* _What is required_
Find how many lines in the material hold the word "joints", then state that number and nothing more.

* _The records_

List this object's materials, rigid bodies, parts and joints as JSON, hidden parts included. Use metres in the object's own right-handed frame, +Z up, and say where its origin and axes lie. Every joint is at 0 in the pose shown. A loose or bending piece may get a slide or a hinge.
--
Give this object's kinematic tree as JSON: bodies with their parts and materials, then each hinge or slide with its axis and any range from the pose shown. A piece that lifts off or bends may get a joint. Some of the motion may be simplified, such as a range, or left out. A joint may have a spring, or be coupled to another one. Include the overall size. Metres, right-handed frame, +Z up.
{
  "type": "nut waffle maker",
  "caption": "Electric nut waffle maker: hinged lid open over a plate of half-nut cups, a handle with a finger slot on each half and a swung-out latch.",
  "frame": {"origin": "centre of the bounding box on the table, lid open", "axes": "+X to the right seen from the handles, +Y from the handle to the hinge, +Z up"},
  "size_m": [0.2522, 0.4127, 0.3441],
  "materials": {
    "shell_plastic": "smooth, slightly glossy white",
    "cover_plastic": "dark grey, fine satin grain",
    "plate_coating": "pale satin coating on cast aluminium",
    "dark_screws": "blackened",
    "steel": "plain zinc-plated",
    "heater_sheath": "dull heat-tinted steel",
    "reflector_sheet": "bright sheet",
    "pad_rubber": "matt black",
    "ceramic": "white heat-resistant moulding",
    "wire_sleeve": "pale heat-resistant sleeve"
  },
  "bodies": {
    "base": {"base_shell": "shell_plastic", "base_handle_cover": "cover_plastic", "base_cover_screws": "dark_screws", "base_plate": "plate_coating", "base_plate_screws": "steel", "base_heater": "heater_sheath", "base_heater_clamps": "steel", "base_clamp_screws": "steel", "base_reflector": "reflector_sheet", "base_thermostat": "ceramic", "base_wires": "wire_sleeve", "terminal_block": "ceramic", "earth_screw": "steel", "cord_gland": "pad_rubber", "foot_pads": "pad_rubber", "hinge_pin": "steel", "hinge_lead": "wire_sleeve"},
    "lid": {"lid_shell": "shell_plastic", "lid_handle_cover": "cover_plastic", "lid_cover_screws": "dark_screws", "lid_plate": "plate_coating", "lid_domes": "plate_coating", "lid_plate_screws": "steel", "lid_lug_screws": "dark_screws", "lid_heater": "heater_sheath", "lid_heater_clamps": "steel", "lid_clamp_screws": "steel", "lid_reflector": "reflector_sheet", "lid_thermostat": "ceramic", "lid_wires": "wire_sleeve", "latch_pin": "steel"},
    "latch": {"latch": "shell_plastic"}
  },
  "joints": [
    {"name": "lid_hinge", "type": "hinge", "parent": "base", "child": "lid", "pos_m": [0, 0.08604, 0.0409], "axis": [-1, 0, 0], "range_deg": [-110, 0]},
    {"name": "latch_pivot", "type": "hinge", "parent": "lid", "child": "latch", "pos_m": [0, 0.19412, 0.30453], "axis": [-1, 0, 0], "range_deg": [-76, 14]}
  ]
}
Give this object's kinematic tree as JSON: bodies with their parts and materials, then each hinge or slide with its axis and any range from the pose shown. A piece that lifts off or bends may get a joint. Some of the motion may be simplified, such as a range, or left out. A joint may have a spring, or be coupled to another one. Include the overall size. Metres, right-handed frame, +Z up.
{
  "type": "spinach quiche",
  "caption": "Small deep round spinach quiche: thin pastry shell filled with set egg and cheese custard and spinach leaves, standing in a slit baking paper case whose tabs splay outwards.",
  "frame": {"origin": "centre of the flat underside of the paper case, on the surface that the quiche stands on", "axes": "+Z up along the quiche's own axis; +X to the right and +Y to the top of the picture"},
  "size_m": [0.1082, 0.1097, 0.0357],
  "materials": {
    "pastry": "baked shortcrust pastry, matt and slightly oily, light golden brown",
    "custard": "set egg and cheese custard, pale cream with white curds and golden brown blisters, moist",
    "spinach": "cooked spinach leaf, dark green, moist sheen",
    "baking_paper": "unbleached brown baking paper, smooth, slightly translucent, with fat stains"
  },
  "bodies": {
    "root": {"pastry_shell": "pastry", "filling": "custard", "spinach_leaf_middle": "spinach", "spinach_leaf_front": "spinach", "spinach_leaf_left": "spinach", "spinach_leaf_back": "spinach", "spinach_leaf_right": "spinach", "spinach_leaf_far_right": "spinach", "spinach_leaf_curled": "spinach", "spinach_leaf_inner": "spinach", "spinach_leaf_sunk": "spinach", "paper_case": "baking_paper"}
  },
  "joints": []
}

* _Exercise output_
3